For the past five years, Georgia football has incorporated a “Winning with Character” program for its players. Richt stresses the importance of preparing not only for the game on the football field but also for dealing with life after college as a husband, father and conscientious citizen. Every Thursday he spends half an hour with the seniors discussing character.
“We try to get them to focus on living as servant leaders on a daily basis,” Richt says. “We talk about core values.” Various assistant coaches instruct freshman, sophomore and junior players.
As coach, Richt has uncovered parallels to parenting.
“Like my own children, I want our players to learn from the mistakes they make,” Richt says. “Most of those who are disciplined respond extremely well and are productive for the team and blessed in their adult lives.”
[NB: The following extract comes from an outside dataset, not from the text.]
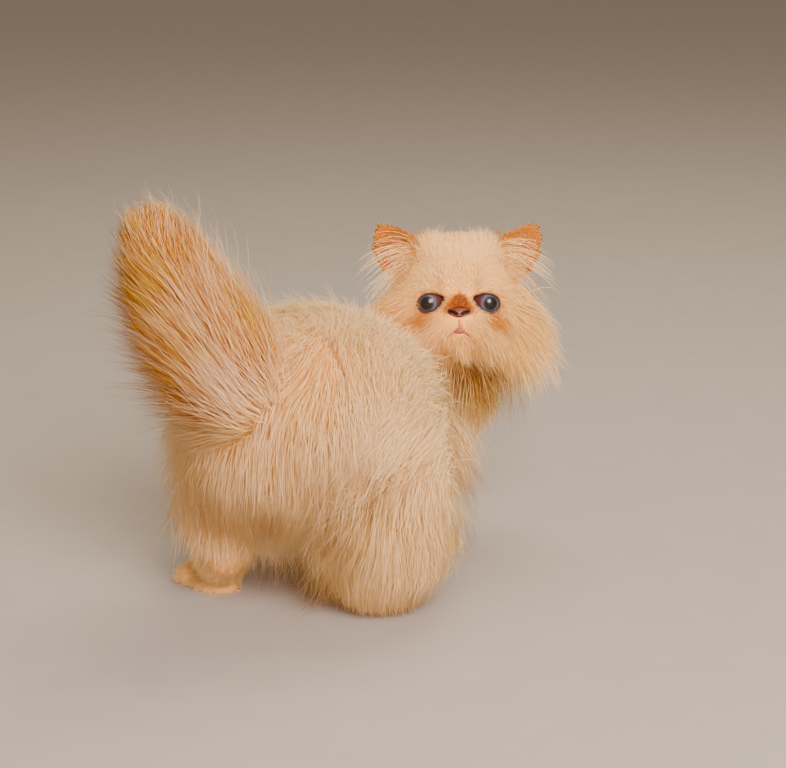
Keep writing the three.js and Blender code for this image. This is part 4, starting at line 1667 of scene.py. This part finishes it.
@dataclass
class Fleece:
    """The whole coat: the long coat of each part, and the fur of face, ruff, ears and paws."""

    kitten: Kitten
    skin: Skin
    place: Frame
    markings: Markings
    furs: tuple[tuple[str, Fur], ...] = (
        ("body_fur", Fur()),
        # The face's coat has the strongest painted glow, painted light that brightens the face.
        ("face_fur", Fur("face_fur", pale=(255, 188, 84), contrast=0.45, glow=0.48)),
        ("point_fur", Fur("point_fur", flame=(178, 80, 6), contrast=0.25, glow=0.12)),
    )

    def along(
        self, part: Limb, along: float, down: float, out: float = 0.0
    ) -> Callable[[Array], Array]:
        """A lie along a part's line, with some of it straight down and some away from its line."""

        def lie(points: Array) -> Array:
            t = part.nearest(points)
            away = unit(points - part.line.at(t))
            return part.line.tangent(t) * along - UP * down + away * out

        return lie

    def body_lie(self, points: Array) -> Array:
        """Over the body the hair lies back along the spine, and down over flanks and legs."""
        torso = self.kitten.torso
        low = fall(points[:, 2], 55, 112)[:, None]
        back = -torso.line.tangent(torso.nearest(points))
        over = smoothstep(points[:, 1], 35, 80)[:, None] * 0.85
        way = back * mix(1.0, 0.75, low) - UP * mix(0.12, 1.15, low)
        return mix(way, np.broadcast_to(vec(0.5, -0.2, -0.8), way.shape), over)

    def head_lie(self, points: Array) -> Array:
        """On the head the hair lies away from the nose, over the crown and down the cheeks."""
        local = self.kitten.head.local(points)
        away = unit(local - vec(0, 27, -4))
        low = fall(local[:, 2], -14, 8)[:, None]
        out = vec(1, 0, 0) * np.sign(local[:, :1]) * 0.6
        way = away + low * (vec(0, -0.1, -0.7) + out)
        return way @ self.kitten.head.turn.T

    def ruff_lie(self, points: Array) -> Array:
        """Over the cheeks and the throat the hair hangs outward and down."""
        local = self.kitten.head.local(points)
        out = np.clip(local[:, :1] / 22, -1, 1) * vec(1.0, 0, 0)
        low = fall(local[:, 2:], -10, 12)
        return (out + vec(0, -0.15, 0) + low * vec(0, 0, -0.75)) @ self.kitten.head.turn.T

    def long_coats(self) -> dict[str, Coat]:
        """The long coat of each part."""
        parts = self.kitten.parts()

        def coat(
            name: str, count: int, lie: Callable[[Array], Array], **sizes: object
        ) -> dict[str, Coat]:
            others = [p for n, p in parts.items() if n != name]
            return {name: Coat(parts[name], others, count, lie, **sizes)}

        def faded(axis: Array, low: float, high: float, least: float) -> Callable[[Array], Array]:
            """From the share least of the coat, low along an axis, to all of it, high along it."""
            return lambda points: mix(least, 1.0, smoothstep(points @ axis, low, high))

        body, up = self.body_lie, UP
        on_neck = self.along(self.kitten.neck, -1, 0.6)
        on_tail = self.along(self.kitten.tail, 1, -0.1)
        chest = faded(-AHEAD, -92, -66, 0.5)
        thigh, left = faded(up, 8, 28, 0.4), faded(up, 24, 58, 0.18)
        nape = faded(up, 84, 112, 0.35)
        plush = {"frizz": 0.12, "ragged": 0.12, "gather": 0.35, "stand": 1.8, "tuck": self.tucked}
        fore = {"reach": 1.5, "trim": faded(up, 10, 90, 0.45)}
        crown = {"width": 0.9, "frizz": 0.15, "stand": 1.8, "trim": self.crown, "slot": "face_fur"}
        point = {"slot": "point_fur"}
        return {
            **coat("torso", 24500, body, seed=1, reach=1.3, out=1.08, trim=chest, **plush),
            **coat("neck", 6500, on_neck, seed=2, reach=1.4, frizz=0.15, trim=nape),
            **coat("tail", 13500, on_tail, seed=3, reach=1.3, frizz=0.12, stand=1.5, **point),
            **coat("hind_left", 8800, body, seed=4, reach=1.3, trim=left, **plush),
            **coat("hind_right", 13000, body, seed=5, reach=1.35, trim=thigh, **plush),
            **coat("fore_left", 3000, body, seed=6, **fore),
            **coat("fore_right", 3000, body, seed=7, **fore),
            **coat("head", 11500, self.head_lie, seed=8, reach=1.3, **crown),
        }

    def tucked(self, lines: Array) -> Array:
        """Low on the right hind leg the coat tucks in, round and clear of the floor.

        Args:
            lines: The line of each tuft.

        Returns:
            The lines, drawn towards the leg's middle low down and lifted onto a ragged cone.
        """
        middle, core, cone, lowest, top = np.array([39, 8]), 18, 15, 0.3, 34
        x, y, z = np.moveaxis(lines, -1, 0)
        off = np.stack([x, y], -1) - middle
        far = np.linalg.norm(off, axis=-1)
        near = smoothstep(x, 8, 24) * fall(y, 45, 75)
        keep = mix(1.0, mix(lowest, 1.0, smoothstep(z, 0, top)), near)
        held = np.minimum(far, core) + np.maximum(far - core, 0) * keep
        moved = lines.copy()
        moved[..., :2] = off * (held / np.maximum(far, 1e-6))[..., None] + middle
        slope = 0.8 * (0.6 + 0.4 * np.sin(37 * x[:, :1] + 53 * y[:, :1]))
        moved[..., 2] = np.maximum(z, slope * (held - cone) * near * fall(z, 25, 40))
        return moved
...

Georgia fans quickly warmed to Richt because of his family values, frankness and integrity. And while he has a calm demeanor, Richt is intensively committed to putting a winning team on the gridiron. Still, people won’t see Richt throwing his headset to the ground or yelling in the face of a referee.
Although Richt, 46, shrugs off the notion that he is successful, career statistics tell a different story. He signed an eight-year contract extension last July after compiling a 52-13 record in his first five seasons leading the Bulldogs. Georgia has won two Southeastern Conference championships with Richt at the helm.
He even had his picture on a box of Wheaties at the beginning of the 2006 season, “It’s not a tribute to me, it’s a tribute to Georgia,” Richt says. “I didn’t realize they were going to put my mug on there.”
Richt also had his face on the motion picture screen in the fall with a small role in Facing the Giants, a movie about a Georgia high school football coach’s improbable dream season. After he watched Flywheel, an earlier film produced and written by Alex and Stephen Kendrick, Richt agreed to portray a devout Christian football coach who had mentored the high school coach. The Kendrick brothers also are associate pastors at Sherwood Baptist Church in Albany, Ga. — and rabid Bulldog fans.
A busy 2006 also brought a health scare to the family. Katharyn underwent surgery in April after doctors diagnosed her with cervical cancer. Because of early detection the cancer hadn’t spread, and Katharyn appears to be fully recovered. She is the Bulldogs’ “water girl” at away games. Middle son David is water boy at home games.
Oldest son Jon is quarterback for his high school football team. Although only a junior, he already has been offered a scholarship by Clemson University and likely will have further proposals from which to choose this year.
The 2006 season marked the first time in five years Georgia didn’t win at least 10 games and finish in the top 10 in the final Associated Press poll. Although Richt is naturally disappointed, he isn’t consumed with winning at all costs.
“At the end I hope I will be remembered as someone who loved the Lord and served Him,” Richt says. “After that, it doesn’t really matter.”
John W. Kennedy is news editor of Today’s Pentecostal Evangel.